Input material:
##########
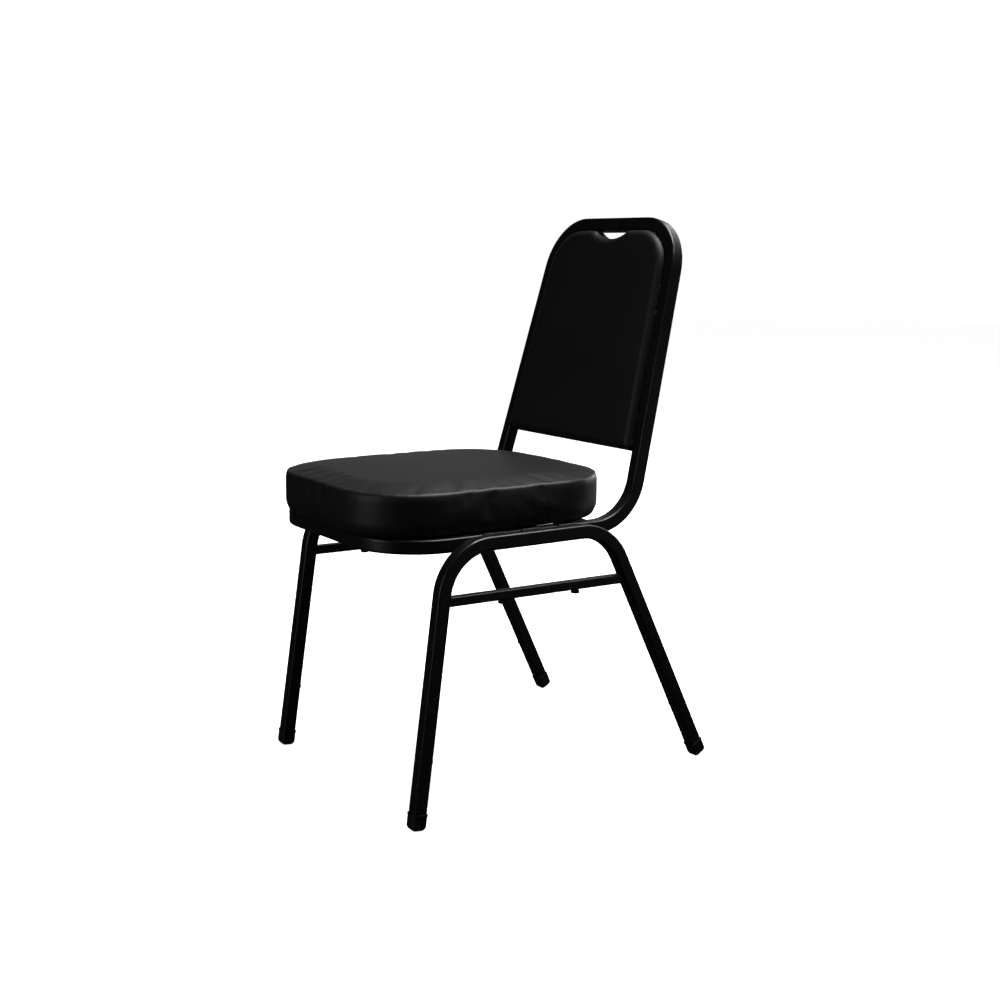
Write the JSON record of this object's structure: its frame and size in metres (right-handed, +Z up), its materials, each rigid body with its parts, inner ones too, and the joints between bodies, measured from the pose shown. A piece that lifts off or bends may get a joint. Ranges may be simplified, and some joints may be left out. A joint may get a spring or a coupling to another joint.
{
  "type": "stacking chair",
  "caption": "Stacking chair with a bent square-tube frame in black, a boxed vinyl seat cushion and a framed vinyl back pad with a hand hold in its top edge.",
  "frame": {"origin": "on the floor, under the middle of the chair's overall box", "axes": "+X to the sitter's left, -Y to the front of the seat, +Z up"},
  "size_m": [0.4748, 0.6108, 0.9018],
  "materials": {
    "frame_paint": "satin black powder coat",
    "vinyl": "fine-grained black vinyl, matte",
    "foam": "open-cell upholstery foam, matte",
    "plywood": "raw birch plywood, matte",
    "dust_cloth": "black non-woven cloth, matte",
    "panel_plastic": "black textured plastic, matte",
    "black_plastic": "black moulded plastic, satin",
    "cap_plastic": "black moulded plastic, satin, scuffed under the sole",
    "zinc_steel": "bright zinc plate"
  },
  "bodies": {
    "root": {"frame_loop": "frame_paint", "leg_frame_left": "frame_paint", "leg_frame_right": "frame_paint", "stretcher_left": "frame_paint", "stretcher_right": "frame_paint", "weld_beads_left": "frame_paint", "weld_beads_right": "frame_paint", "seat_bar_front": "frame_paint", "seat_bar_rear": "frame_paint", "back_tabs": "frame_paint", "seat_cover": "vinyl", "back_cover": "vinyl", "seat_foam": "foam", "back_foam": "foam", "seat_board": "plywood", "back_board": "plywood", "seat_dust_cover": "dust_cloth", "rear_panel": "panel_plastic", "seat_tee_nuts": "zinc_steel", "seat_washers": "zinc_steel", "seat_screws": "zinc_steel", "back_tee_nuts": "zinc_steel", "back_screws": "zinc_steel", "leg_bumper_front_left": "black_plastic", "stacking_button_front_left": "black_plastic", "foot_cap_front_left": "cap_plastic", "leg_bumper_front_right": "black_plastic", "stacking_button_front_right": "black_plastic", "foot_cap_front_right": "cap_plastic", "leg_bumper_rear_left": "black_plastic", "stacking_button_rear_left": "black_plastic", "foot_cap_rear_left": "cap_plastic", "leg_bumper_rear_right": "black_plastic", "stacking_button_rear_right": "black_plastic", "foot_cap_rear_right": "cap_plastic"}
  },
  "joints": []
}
##########
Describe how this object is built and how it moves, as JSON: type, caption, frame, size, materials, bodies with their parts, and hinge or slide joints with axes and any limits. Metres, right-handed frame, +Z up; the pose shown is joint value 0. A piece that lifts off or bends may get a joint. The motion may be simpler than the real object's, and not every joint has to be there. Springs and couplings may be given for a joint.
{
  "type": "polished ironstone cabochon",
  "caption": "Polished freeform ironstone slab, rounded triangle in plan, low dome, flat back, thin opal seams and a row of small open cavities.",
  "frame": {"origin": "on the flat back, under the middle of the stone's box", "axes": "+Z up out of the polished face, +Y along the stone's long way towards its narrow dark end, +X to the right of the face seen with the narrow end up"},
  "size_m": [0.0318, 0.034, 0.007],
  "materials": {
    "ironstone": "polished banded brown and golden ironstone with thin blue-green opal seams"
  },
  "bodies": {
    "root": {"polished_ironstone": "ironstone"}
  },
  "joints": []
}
##########
Exercise description: Pick each line holding the word "type" out of the data and copy it.

Exercise output:
  "type": "stacking chair",
Describe how this object is built and how it moves, as JSON: type, caption, frame, size, materials, bodies with their parts, and hinge or slide joints with axes and any limits. Metres, right-handed frame, +Z up; the pose shown is joint value 0. A piece that lifts off or bends may get a joint. The motion may be simpler than the real object's, and not every joint has to be there. Springs and couplings may be given for a joint.
  "type": "polished ironstone cabochon",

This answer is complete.